The reason is the ternary operator expects both the operands to be of the same type. The whole operator get worked out BEFORE it is assigned to a result (in this case passed into a function), so the compiler can't know what the result type is.
IsDateTimeHappy(myDateTime) ? null : myDateTime
In the above case there is no conversion path between null and DateTime. As soon as you cast one of them to DateTime?, the compiler can convert the other one:
IsDateTimeHappy(myDateTime) ? (DateTime?)null : myDateTime
//OR
IsDateTimeHappy(myDateTime) ? null : (DateTime?)myDateTime
The fist line of code above works because the compiler can convert DateTime to DateTime? via an implicit conversion operator:
//In Nullable<T>
public static implicit operator T?(T value);
The second line works because null can be assigned to DateTime? since the latter is a reference type.
The implicit conversion is not allowed by the return statement. If you had
if (condition)
return first_expression;
else
return second_expression;
Then you'd be comparing apples to apples. And you'd have no problems - as you stated.

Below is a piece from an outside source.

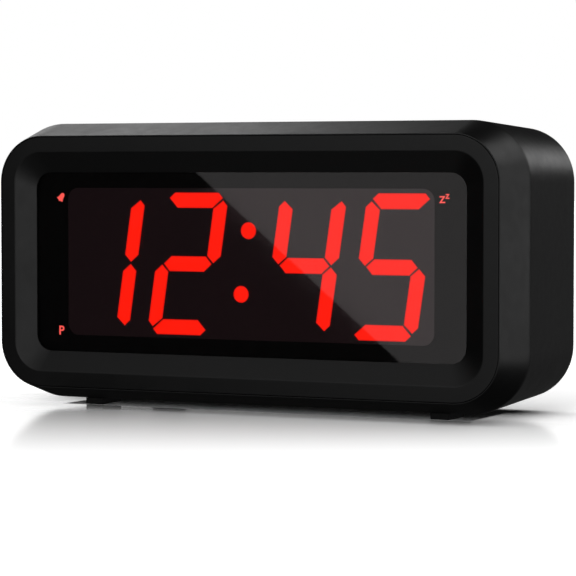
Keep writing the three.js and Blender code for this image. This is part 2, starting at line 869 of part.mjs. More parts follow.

In your case, you're allocated so much space on the stack for a DateTime - which is a non-nullable value type. So you're making a statement that doesn't make any sense to the compiler. If you say, I'm going to pass you an A or a B, then the A and the B need to be the same thing. In your case, the B can never be an A.
What the compiler is saying is:
If IsDateTimeHappy(myDateTime) is false, then I need to return a value of type DateTime equal to myDateTime. If it is true, then I need to return a value equal to null, but you haven't told me what type it should be!
That's why Mark's answer is the solution. After you provide a cast telling the compiler what type of value will be returned if the condition is true, it can check whether the true and false return values can be converted to (or are of) the same type.
Cheers Mark! ;-)
Instead of null use default(DateTime?) and then both sides of the ternary will have compatible types.